A home loan is long-term debt. Financial resilience during that journey matters just as much as reducing interest cost.

There is also the question of opportunity cost.

Suppose a borrower has a relatively low-interest home loan while also having access to long-term investments or business opportunities that may potentially create higher long-term value.

In such situations, aggressively prepaying the loan may not always produce the strongest overall financial outcome.

That does not mean investing is automatically better.

Market-linked investments come with volatility, uncertainty, and behavioural risk. The advantage of prepayment is that the savings are predictable and visible.

The important thing is to compare both paths thoughtfully rather than treating either as universally superior.

The Stage of the Loan Changes Everything

One aspect that borrowers frequently underestimate is how much the stage of the loan matters.

In the later years of repayment, the EMI gradually shifts toward principal repayment instead of interest. By that point, the lender has already earned a substantial portion of the total interest.

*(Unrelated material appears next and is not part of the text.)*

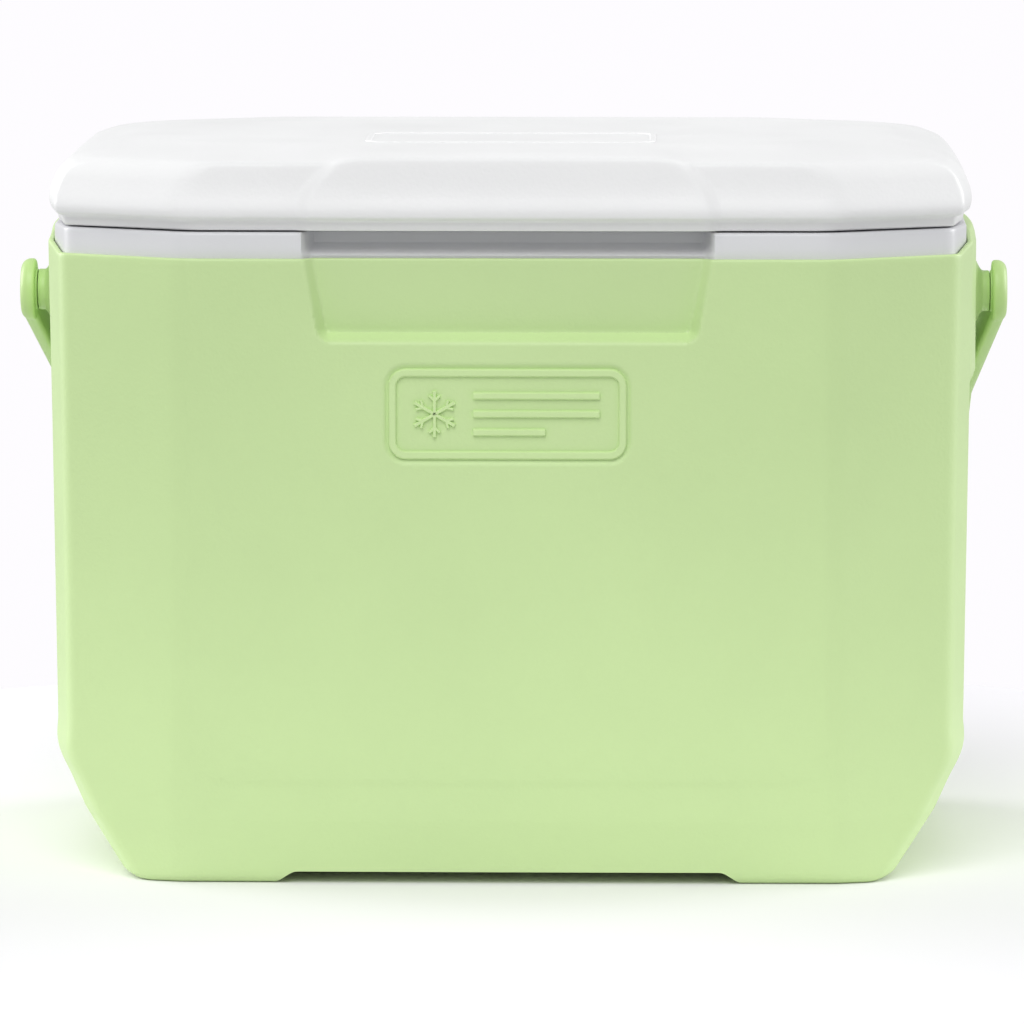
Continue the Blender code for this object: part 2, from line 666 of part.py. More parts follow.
def build_pivots(parent, green, steel, shell, core):
    """On each side: a conical base with a hollow stud, a nut behind the shell wall, and a press-in cap."""
    pad_face = PAD_FACE + 0.0003
    cone_end = EYE_INNER_X - HUB_LENGTH - GAP
    nut_outer = at_height(SHELL_LEVELS, PIVOT_Z)[0] - SHELL_WALL - 0.0008
    nut_inner = nut_outer - NUT_THICK
    stud_end = EYE_OUTER_X - 0.0026
    hole_radius = SHANK_RADIUS + GAP
    pocket_radius = NUT_RADIUS + 0.0010
    outside = EYE_OUTER_X + OVERRUN
    for side, turn in (("left", math.pi), ("right", 0.0)):
        placed = Matrix.Rotation(turn, 4, "Z")
        base = turned(
            f"pivot_base_{side}",
            (
                (nut_inner - 0.0010, SHANK_RADIUS),
                (pad_face, SHANK_RADIUS),
                (pad_face + STEP, CONE_FOOT_RADIUS),
                (pad_face + 0.0008, CONE_FOOT_RADIUS),
                (cone_end, CONE_END_RADIUS),
                (cone_end + STEP, STUD_RADIUS),
                (stud_end, STUD_RADIUS),
            ),
        )
        socket = rod(f"socket_{side}", stud_end - 0.0060, outside, SOCKET_RADIUS)
        nut = rod(f"pivot_nut_{side}", nut_inner, nut_outer, NUT_RADIUS, 6)
        nut_bore = rod(f"nut_bore_{side}", nut_inner - OVERRUN, nut_outer + OVERRUN, hole_radius)
        cap = turned(
            f"pivot_cap_{side}",
            (
                (stud_end - 0.0050, CAP_STEM_RADIUS),
                (stud_end + GAP, CAP_STEM_RADIUS),
                (stud_end + GAP + STEP, CAP_RADIUS),
                (EYE_OUTER_X - 0.0008, CAP_RADIUS),
                (EYE_OUTER_X, CAP_RADIUS - 0.0010),
            ),
        )
        wall_hole = rod(f"wall_hole_{side}", nut_inner, outside, hole_radius)
        pocket = rod(f"pocket_{side}", nut_inner - 0.0030, outside, pocket_radius)
        for mesh in (base, socket, nut, nut_bore, cap, wall_hole, pocket):
            mesh.transform(Matrix.Translation((0.0, 0.0, PIVOT_Z)) @ placed)
        base_object = new_object(base.name, base, parent, green)
        combine(base_object, helper(socket.name, socket, parent), "DIFFERENCE")
        nut_object = new_object(nut.name, nut, parent, steel)
        combine(nut_object, helper(nut_bore.name, nut_bore, parent), "DIFFERENCE")
        new_object(cap.name, cap, parent, green)
        combine(shell, helper(wall_hole.name, wall_hole, parent), "DIFFERENCE")
        combine(core, helper(pocket.name, pocket, parent), "DIFFERENCE")


# ---------------------------------------------------------------- hinges
def knuckle_outline(y_low, z_span, start):
    """(y, z) outline of a leaf: a flat plate whose edge rolls into the knuckle round the pin.

    start is the angle round the pin at which the knuckle's outline begins.
    """
    y_high = y_low + LEAF_THICK
    z_low, z_high = z_span
    rounded = []
    for step in range(KNUCKLE_STEPS + 1):
        angle = start + KNUCKLE_SWEEP * step / KNUCKLE_STEPS
        y = HINGE_AXIS_Y + KNUCKLE_RADIUS * math.cos(angle)
        z = HINGE_AXIS_Z + KNUCKLE_RADIUS * math.sin(angle)
        rounded.append((y, z))
    if z_low > HINGE_AXIS_Z:
        return [(y_low, z_low), *rounded, (y_high, z_low + 0.0040), (y_high, z_high), (y_low, z_high)]
    return [(y_low, z_low), (y_high, z_low), (y_high, z_high - 0.0030), *rounded, (y_low, z_high)]


def screw(name, parent, surface, x, y, z, length):
    """A countersunk screw that goes in along -Y, with its head at y."""
    mesh = turned_along_y(
        name,
        (
            (0.0, SCREW_RADIUS),
            (length - SCREW_HEAD_HEIGHT, SCREW_RADIUS),
            (length - 0.0003, SCREW_HEAD_RADIUS),
            (length, SCREW_HEAD_RADIUS),
        ),
    )
    made = new_object(name, mesh, parent, surface)
    made.location = (x, y - length, z)
    return made


def hole_for_screw(name, parent, x, y, z, depth, targets, leaf):
    """Cuts the screw's clearance hole in targets and its countersunk hole in leaf."""
    radius = SCREW_RADIUS + SCREW_CLEARANCE
    head_radius = SCREW_HEAD_RADIUS + SCREW_CLEARANCE
    outside = y + OVERRUN
    straight = helper(name, turned_along_y(name, ((y - depth, radius), (outside, radius))), parent)
    straight.location = (x, 0.0, z)
    for target in targets:
        combine(target, straight, "DIFFERENCE")
    head = turned_along_y(
        f"{name}_head",
        (
            (y - depth, radius),
            (y - SCREW_HEAD_HEIGHT - SCREW_CLEARANCE, radius),
            (y, head_radius),
            (outside, head_radius),
        ),
    )
    sunk = helper(f"{name}_head", head, parent)
    sunk.location = (x, 0.0, z)
    combine(leaf, sunk, "DIFFERENCE")


def build_hinge(side, x, empties, surfaces, solids):
    """One two-leaf hinge with its pin and four screws."""
    body, lid = empties
    plastic, steel = surfaces
    shell_back = SHELL_LEVELS[-1][2] + BOW + LEAF_STANDOFF
    lid_back = LID_LEVELS[3][3] + BOW + LEAF_STANDOFF
    body_outline = knuckle_outline(shell_back, BODY_LEAF_Z, math.radians(-70))
    lid_outline = knuckle_outline(lid_back, LID_LEAF_Z, math.radians(-170))
    body_leaf = new_object(
        f"hinge_body_leaf_{side}",
        extruded_x("body_leaf", body_outline, x - HINGE_HALF, x + HINGE_HALF),
        body,
        plastic,
    )
    lid_leaf = new_object(
        f"hinge_lid_leaf_{side}",
        extruded_x("lid_leaf", lid_outline, x - HINGE_HALF, x + HINGE_HALF),
        lid,
        plastic,
    )
    reach = KNUCKLE_RADIUS + KNUCKLE_CLEARANCE
    slot_y = HINGE_AXIS_Y - reach
    slot_z = HINGE_AXIS_Z - reach
    outside = (HINGE_AXIS_Y + OVERRUN, HINGE_AXIS_Z + OVERRUN)
    slot_half = KNUCKLE_SPLIT + 0.0005
    middle = block("middle", (x - slot_half, slot_y - 0.0040, slot_z), (x + slot_half, *outside))
    combine(body_leaf, helper(f"middle_slot_{side}", middle, body), "DIFFERENCE")
    for end, low, high in (
        ("low", x - HINGE_HALF - OVERRUN, x - KNUCKLE_SPLIT),
        ("high", x + KNUCKLE_SPLIT, x + HINGE_HALF + OVERRUN),
    ):
        top = (high, HINGE_AXIS_Y + OVERRUN, HINGE_AXIS_Z + 0.0045)
        box = block("end", (low, slot_y, HINGE_AXIS_Z - OVERRUN), top)
        combine(lid_leaf, helper(f"{end}_slot_{side}", box, lid), "DIFFERENCE")
    hole_reach = HINGE_HALF + 2 * OVERRUN
    pin_hole = rod("pin_hole", x - hole_reach, x + hole_reach, PIN_RADIUS + RUNNING_CLEARANCE, 12)
    pin_hole.transform(Matrix.Translation((0.0, HINGE_AXIS_Y, HINGE_AXIS_Z)))
    for leaf, empty in ((body_leaf, body), (lid_leaf, lid)):
        combine(leaf, helper(f"{leaf.name}_pin_hole", pin_hole, empty), "DIFFERENCE")
    head_radius = PIN_RADIUS + 0.0006
    neck = HINGE_HALF + 0.0003
    pin = turned(
        "pin",
        (
            (x - neck - 0.0009, head_radius),
            (x - neck, head_radius),
            (x - neck + STEP, PIN_RADIUS),
            (x + neck - STEP, PIN_RADIUS),
            (x + neck, head_radius),
            (x + neck + 0.0009, head_radius),
        ),
        12,
    )
    pin.transform(Matrix.Translation((0.0, HINGE_AXIS_Y, HINGE_AXIS_Z)))
    new_object(f"hinge_pin_{side}", pin, body, steel)
    body_targets = (solids["shell"], solids["liner"])
    lid_targets = (solids["lid_cover"], solids["lid_core"])
    for kind, parent, face, z, length, targets, leaf in (
        ("body", body, shell_back + LEAF_THICK, BODY_SCREW_Z, BODY_SCREW_LENGTH, body_targets, body_leaf),
        ("lid", lid, lid_back + LEAF_THICK, LID_SCREW_Z, LID_SCREW_LENGTH, lid_targets, lid_leaf),
    ):
        for number, offset in ((1, -SCREW_SIDE), (2, SCREW_SIDE)):
            name = f"{kind}_screw_{side}_{number}"
            screw(name, parent, steel, x + offset, face - 0.0001, z, length)
            hole_for_screw(f"hole_{name}", parent, x + offset, face, z, length + 0.0010, targets, leaf)


# ---------------------------------------------------------------- assembly
def empty_at(name, location, parent=None):
    """A parent empty."""
    made = bpy.data.objects.new(name, None)
    bpy.context.scene.collection.objects.link(made)
    made.parent = parent
    made.location = location
    return made


def body_offset():
    """How far the tub's middle lies in front of the origin, so that the folded handle's box is centred."""
    front = LID_LEVELS[3][2] + LID_LEVELS[3][4] + BOW
    corner = SECTION_ROUNDING * GRIP_THICK / 2
    reach_back = HANDLE_REACH * math.cos(FOLD_BELOW_LEVEL) + corner
    reach_back += (GRIP_THICK / 2 - corner) * math.cos(FOLD_BELOW_LEVEL)
    reach_back += (GRIP_WIDE / 2 - corner) * math.sin(FOLD_BELOW_LEVEL)
    return (front - reach_back) / 2


def main():
    for old in list(bpy.data.objects):
        bpy.data.objects.remove(old)
    green = material("green_shell_plastic", GREEN, 0.42)
    white = material("white_liner_plastic", WHITE, 0.38)
    foam = material("insulation_foam", FOAM, 0.9)
    steel = material("zinc_steel", STEEL, 0.35, 1.0)

    cooler = empty_at("cooler", (0.0, body_offset(), 0.0))
    body = empty_at("body", (0.0, 0.0, 0.0), cooler)
    lid = empty_at("lid", (0.0, 0.0, 0.0), cooler)
    handle = empty_at("handle", (0.0, 0.0, PIVOT_Z), cooler)
    handle.rotation_euler = (-(math.pi / 2 + FOLD_BELOW_LEVEL), 0.0, 0.0)

    solids = {
        "shell": build_shell(body, green),
        "liner": build_liner(body, white),
        "core": build_core(body, foam),
        "lid_cover": build_lid_cover(lid, white),
        "lid_core": build_lid_core(lid, foam),
    }
    build_lid_liner(lid, white)
    build_pivots(body, green, steel, solids["shell"], solids["core"])
    build_handle(handle, green)
    for side, x in (("left", -HINGE_X), ("right", HINGE_X)):
        build_hinge(side, x, (body, lid), (white, steel), solids)


main()
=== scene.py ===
"""Looks of the picnic cooler: fine meshes, materials, floor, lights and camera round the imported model.

Units are metres. Seen from the front, +X runs to the right, +Y runs to the back and +Z is up.
"""

import json
import math

import bmesh
import bpy
from mathutils import Matrix, Vector


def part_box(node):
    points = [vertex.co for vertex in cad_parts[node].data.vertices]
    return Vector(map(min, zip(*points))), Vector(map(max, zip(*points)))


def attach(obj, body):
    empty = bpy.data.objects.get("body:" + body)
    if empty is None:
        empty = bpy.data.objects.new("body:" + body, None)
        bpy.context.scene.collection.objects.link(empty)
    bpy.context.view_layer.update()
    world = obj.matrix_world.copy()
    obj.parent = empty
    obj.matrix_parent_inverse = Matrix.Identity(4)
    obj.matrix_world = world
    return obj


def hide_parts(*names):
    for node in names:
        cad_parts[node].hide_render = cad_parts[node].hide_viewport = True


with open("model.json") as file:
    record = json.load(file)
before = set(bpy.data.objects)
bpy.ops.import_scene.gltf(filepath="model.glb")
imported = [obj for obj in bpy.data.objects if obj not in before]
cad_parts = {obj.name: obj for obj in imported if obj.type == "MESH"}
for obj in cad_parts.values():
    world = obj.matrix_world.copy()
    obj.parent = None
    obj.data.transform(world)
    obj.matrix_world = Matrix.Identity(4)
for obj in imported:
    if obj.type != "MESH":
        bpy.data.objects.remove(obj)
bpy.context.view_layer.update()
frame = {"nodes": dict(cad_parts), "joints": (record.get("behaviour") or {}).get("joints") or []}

# ---------------- sizes
SHELL_LOW, SHELL_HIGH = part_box("outer_shell")
LID_LOW, LID_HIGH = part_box("lid_cover")
MIDDLE_Y = (SHELL_LOW.y + SHELL_HIGH.y) / 2  # middle of the tub
COLLAR_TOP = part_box("inner_liner")[1].z
LID_BOTTOM = LID_LOW.z
LID_TOP = LID_HIGH.z
JOINT_PLACES = {joint["name"]: joint["pos_m"] for joint in frame["joints"]}
PIVOT_Z = JOINT_PLACES["handle_swing"][2]
PIVOT_PLACE = Matrix.Translation((0.0, MIDDLE_Y, PIVOT_Z))
HINGE_PIN = JOINT_PLACES["lid_hinge"]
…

As a result, making a large prepayment very late in the loan may not create savings large enough to justify exhausting investments or emergency reserves.

This is why prepayment decisions should not be viewed in isolation.

The same strategy can look brilliant in year three and far less impactful in year seventeen.

What About Prepayment Charges?

Historically, lenders imposed penalties on early loan closure because prepayment disrupted their expected interest income.

Today, the situation is far more borrower-friendly.

As per current Reserve Bank of India (RBI) regulations, floating-rate home loans for individual borrowers generally do not attract prepayment penalties. However, certain fixed-rate structures or lender-specific conditions may still involve charges or lock-in clauses.

It is therefore important to read the loan agreement carefully instead of assuming all loans are treated identically.

The Tax Benefit Question

Another factor borrowers occasionally overlook is taxation.

Home loans may provide deductions under applicable provisions of the Income Tax framework. Once the loan is closed, those deductions naturally disappear.

For example, suppose a borrower in the 30% tax bracket pays ₹3 lakh annually toward home loan interest. Depending on eligibility and deduction limits, the effective post-tax borrowing cost may feel lower than the headline loan rate itself.

This should not become the sole reason to continue carrying debt unnecessarily. But it is still part of the broader financial picture and deserves consideration before making large prepayments.

Sometimes borrowers focus entirely on interest savings without evaluating the effective post-tax borrowing cost.

What This Means for Borrowers

Home loan prepayment works best when viewed as part of a larger financial strategy rather than a standalone emotional decision.

For someone in the early years of a high-interest loan with stable emergency reserves, prepayment may create meaningful long-term savings.

For another borrower with uncertain income visibility, upcoming family obligations, or better alternative uses for capital, maintaining liquidity may matter more.

The strongest financial decisions are usually not the most aggressive ones.

They are the ones that remain sustainable over long periods without creating financial strain elsewhere.

The Bottom Line

There is no universal answer that works for everyone.

For some borrowers, prepaying a home loan early may become one of the most financially efficient decisions they make.

For others, preserving liquidity and balancing investments alongside debt reduction may create stronger long-term stability.

What matters most is avoiding extreme thinking.

Home loan prepayment should ideally be evaluated as part of a broader financial strategy involving liquidity, long-term goals, investment opportunities, repayment structure, and personal comfort with debt.

Sometimes the smartest financial decisions are not the fastest ones.

They are the ones made with the clearest understanding of long-term tradeoffs.